Task to carry out:
Return only the lines running from the line that holds "color([0.24, 0.23, 0.55])" to the line that holds "obj.matrix_parent_inverse = Matrix.Identity(4)", including both.

::: Supplied data :::

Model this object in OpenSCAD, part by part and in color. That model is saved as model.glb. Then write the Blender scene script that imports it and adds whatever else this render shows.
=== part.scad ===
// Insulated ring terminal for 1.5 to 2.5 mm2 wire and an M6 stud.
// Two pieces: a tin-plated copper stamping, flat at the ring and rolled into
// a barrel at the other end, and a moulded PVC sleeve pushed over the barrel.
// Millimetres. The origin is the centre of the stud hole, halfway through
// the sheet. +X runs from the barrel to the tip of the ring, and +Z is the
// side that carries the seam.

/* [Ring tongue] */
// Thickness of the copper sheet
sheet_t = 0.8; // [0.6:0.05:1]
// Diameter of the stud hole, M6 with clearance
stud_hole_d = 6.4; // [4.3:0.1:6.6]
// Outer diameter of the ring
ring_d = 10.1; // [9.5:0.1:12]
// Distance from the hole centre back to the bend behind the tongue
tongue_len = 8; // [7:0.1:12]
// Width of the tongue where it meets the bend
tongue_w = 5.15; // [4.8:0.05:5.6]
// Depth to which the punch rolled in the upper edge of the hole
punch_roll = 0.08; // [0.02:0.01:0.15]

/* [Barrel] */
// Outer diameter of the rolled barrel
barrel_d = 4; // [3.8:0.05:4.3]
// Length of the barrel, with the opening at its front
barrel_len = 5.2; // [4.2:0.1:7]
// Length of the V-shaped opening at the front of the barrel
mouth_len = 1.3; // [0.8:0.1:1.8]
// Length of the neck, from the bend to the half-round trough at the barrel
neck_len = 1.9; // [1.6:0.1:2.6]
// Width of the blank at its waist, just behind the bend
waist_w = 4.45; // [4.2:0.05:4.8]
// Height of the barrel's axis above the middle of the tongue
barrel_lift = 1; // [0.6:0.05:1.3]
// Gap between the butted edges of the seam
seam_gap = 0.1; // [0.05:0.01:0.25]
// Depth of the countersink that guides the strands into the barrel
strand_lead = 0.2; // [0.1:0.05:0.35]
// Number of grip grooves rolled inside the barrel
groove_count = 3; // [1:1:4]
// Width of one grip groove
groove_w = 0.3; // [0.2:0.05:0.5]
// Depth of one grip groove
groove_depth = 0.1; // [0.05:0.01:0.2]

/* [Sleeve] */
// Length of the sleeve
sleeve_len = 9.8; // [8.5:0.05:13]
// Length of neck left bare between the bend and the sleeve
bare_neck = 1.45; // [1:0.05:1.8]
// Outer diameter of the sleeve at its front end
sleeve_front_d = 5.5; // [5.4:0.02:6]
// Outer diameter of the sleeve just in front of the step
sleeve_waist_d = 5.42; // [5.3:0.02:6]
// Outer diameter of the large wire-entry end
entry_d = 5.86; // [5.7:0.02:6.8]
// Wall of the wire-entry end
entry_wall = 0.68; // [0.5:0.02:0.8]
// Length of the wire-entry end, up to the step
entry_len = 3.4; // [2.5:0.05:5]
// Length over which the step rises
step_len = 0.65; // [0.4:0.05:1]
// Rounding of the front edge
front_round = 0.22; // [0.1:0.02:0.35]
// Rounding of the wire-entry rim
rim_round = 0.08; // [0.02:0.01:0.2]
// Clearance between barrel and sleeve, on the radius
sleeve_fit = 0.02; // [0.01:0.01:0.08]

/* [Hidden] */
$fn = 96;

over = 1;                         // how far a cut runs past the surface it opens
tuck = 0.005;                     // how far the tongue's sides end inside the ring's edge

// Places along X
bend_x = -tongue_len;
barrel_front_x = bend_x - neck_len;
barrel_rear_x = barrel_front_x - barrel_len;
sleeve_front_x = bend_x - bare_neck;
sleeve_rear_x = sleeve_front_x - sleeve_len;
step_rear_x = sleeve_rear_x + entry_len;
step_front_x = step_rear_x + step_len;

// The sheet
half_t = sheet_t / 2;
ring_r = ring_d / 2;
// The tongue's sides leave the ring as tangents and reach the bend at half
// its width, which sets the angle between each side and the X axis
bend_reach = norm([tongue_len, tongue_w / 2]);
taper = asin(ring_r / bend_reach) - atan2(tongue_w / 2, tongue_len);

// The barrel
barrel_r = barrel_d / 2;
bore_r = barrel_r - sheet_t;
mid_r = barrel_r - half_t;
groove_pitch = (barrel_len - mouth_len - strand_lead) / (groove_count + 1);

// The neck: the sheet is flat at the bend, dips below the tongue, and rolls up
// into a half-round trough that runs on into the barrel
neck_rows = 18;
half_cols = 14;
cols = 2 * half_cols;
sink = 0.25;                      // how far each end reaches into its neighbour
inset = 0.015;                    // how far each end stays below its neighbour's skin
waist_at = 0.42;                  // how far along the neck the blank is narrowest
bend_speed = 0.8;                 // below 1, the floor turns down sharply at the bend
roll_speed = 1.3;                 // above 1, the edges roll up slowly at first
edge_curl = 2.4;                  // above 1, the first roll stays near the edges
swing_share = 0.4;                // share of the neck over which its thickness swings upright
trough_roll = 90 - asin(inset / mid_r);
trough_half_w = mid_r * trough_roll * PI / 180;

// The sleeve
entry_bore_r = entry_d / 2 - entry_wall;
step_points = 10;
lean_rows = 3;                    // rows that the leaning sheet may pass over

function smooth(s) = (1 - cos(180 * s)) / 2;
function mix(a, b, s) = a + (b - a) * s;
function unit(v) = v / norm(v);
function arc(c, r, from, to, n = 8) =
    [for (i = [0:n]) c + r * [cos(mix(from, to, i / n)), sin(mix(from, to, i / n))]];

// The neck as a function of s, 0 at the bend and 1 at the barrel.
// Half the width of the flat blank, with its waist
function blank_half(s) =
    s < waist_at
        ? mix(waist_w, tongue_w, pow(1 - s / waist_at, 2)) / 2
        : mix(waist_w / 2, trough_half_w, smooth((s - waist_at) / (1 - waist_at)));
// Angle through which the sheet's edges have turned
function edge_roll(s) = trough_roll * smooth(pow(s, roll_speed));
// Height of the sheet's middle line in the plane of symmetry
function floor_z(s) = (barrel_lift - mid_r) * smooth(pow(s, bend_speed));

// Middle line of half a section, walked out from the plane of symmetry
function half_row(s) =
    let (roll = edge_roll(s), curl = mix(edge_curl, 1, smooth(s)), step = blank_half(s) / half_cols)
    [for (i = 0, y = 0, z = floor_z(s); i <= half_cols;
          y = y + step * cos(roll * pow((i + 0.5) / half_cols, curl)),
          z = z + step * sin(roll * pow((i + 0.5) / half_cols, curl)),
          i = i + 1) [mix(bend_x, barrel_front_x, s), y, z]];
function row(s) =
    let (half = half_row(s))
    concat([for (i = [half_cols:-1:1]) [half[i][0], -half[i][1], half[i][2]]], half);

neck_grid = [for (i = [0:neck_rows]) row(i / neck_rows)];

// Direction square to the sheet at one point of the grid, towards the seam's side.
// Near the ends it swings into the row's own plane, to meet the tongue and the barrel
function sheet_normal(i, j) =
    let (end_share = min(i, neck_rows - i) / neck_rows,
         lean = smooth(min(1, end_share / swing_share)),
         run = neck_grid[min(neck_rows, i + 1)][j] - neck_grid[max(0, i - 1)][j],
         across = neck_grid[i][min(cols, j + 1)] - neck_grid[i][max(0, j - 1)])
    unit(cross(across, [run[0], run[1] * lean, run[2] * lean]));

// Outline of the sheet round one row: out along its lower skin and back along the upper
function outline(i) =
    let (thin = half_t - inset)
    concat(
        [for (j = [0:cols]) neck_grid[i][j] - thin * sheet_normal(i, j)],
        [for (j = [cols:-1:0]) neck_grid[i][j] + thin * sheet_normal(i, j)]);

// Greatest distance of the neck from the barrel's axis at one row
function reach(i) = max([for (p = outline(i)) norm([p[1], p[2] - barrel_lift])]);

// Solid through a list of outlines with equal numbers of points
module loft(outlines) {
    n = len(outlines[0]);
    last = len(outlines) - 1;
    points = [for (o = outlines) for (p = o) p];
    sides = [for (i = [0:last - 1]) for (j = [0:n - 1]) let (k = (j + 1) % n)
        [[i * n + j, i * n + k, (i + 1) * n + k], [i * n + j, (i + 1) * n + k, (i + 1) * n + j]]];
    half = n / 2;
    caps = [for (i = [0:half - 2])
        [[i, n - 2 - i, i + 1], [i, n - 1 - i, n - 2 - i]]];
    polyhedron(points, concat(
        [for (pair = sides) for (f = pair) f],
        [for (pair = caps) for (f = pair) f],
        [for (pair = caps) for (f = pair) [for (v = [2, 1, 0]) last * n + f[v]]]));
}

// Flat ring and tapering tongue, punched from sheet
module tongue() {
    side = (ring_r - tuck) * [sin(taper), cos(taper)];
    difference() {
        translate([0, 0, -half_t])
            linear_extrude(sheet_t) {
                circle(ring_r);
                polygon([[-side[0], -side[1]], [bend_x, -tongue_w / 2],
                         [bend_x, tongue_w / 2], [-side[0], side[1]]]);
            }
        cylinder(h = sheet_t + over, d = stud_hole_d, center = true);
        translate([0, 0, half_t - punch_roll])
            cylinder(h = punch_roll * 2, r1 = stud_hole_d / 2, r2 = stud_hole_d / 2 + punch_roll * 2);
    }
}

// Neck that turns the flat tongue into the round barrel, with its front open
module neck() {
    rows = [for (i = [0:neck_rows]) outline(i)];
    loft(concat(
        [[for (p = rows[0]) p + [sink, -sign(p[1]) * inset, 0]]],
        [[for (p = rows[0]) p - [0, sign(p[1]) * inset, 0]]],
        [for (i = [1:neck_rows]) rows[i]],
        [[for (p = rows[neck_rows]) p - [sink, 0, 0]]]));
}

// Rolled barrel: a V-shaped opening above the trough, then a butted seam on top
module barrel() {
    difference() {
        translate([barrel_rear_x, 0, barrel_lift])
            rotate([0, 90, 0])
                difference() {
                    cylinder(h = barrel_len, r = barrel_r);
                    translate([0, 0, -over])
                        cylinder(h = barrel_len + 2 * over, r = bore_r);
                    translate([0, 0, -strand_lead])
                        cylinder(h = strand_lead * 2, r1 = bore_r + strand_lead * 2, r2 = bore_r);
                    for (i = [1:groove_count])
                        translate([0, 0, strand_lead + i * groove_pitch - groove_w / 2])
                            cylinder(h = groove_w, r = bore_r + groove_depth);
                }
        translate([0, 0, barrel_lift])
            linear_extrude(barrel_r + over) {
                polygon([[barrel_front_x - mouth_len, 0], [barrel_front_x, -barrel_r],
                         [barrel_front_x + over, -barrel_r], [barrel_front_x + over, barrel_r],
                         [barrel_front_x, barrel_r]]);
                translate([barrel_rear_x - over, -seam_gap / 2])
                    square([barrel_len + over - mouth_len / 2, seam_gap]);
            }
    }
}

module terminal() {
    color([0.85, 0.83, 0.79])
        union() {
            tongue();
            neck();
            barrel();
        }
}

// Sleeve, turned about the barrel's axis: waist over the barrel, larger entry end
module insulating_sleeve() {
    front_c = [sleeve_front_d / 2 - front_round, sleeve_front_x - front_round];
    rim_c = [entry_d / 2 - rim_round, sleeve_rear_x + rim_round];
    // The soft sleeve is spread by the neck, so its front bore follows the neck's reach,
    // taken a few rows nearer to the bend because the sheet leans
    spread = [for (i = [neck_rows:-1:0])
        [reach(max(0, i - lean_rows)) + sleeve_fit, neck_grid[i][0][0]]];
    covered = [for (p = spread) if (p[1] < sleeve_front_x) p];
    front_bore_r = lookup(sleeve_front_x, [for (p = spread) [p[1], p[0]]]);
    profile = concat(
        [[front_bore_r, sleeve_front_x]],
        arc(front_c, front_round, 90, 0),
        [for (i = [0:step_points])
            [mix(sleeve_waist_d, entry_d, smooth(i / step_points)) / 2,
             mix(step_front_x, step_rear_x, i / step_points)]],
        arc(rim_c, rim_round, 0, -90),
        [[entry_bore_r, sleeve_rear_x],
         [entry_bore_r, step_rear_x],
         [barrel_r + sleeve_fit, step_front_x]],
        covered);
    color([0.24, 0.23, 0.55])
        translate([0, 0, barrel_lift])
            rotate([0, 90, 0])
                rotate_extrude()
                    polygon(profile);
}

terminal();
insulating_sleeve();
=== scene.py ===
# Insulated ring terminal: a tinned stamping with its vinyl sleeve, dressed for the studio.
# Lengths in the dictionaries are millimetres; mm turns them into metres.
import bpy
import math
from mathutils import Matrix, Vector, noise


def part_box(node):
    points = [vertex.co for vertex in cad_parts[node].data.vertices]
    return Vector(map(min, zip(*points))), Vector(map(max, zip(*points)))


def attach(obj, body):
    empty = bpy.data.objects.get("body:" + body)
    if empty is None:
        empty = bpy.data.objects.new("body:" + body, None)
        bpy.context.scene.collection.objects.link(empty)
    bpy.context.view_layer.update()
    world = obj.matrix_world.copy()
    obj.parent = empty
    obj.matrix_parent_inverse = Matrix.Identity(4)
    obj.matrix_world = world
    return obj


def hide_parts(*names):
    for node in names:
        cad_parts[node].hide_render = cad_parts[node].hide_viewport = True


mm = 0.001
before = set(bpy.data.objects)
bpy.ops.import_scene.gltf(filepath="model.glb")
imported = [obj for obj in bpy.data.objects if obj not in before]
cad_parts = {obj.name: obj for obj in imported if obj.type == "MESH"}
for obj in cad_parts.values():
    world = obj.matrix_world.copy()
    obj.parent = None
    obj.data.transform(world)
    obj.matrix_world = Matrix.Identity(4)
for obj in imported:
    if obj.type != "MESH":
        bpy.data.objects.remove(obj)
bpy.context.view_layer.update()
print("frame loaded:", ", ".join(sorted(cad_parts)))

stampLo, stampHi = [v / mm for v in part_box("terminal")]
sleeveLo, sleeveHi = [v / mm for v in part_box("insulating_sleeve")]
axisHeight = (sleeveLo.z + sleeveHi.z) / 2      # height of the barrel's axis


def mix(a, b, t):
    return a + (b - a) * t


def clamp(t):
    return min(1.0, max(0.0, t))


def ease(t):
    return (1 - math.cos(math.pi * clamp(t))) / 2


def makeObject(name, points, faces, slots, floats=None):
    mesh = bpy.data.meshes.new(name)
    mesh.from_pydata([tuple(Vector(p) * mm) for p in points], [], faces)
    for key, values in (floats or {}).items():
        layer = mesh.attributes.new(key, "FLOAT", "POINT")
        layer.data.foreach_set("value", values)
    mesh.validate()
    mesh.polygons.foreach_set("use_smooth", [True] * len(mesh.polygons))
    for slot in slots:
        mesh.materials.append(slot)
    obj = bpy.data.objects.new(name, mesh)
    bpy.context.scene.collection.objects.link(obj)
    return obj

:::
::: Supplied data :::

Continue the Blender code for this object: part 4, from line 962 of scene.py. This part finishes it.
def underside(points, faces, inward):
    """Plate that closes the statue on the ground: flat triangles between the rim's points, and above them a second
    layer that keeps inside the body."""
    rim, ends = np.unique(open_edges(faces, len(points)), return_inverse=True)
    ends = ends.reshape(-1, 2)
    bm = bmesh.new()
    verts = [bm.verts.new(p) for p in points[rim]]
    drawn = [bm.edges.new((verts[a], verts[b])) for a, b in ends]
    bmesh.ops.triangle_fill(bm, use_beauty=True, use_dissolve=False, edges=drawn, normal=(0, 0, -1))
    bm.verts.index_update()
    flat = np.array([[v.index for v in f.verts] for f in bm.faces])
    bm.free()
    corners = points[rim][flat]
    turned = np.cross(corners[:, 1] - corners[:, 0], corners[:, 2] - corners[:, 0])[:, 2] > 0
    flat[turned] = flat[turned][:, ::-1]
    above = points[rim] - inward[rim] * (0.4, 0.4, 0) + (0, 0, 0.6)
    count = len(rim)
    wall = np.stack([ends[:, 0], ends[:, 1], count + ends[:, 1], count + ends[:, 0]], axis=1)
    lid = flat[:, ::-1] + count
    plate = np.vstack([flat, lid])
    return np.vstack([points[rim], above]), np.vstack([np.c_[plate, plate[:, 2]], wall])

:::

Correct result:
    color([0.24, 0.23, 0.55])
        translate([0, 0, barrel_lift])
            rotate([0, 90, 0])
                rotate_extrude()
                    polygon(profile);
}

terminal();
insulating_sleeve();
=== scene.py ===
# Insulated ring terminal: a tinned stamping with its vinyl sleeve, dressed for the studio.
# Lengths in the dictionaries are millimetres; mm turns them into metres.
import bpy
import math
from mathutils import Matrix, Vector, noise


def part_box(node):
    points = [vertex.co for vertex in cad_parts[node].data.vertices]
    return Vector(map(min, zip(*points))), Vector(map(max, zip(*points)))


def attach(obj, body):
    empty = bpy.data.objects.get("body:" + body)
    if empty is None:
        empty = bpy.data.objects.new("body:" + body, None)
        bpy.context.scene.collection.objects.link(empty)
    bpy.context.view_layer.update()
    world = obj.matrix_world.copy()
    obj.parent = empty
    obj.matrix_parent_inverse = Matrix.Identity(4)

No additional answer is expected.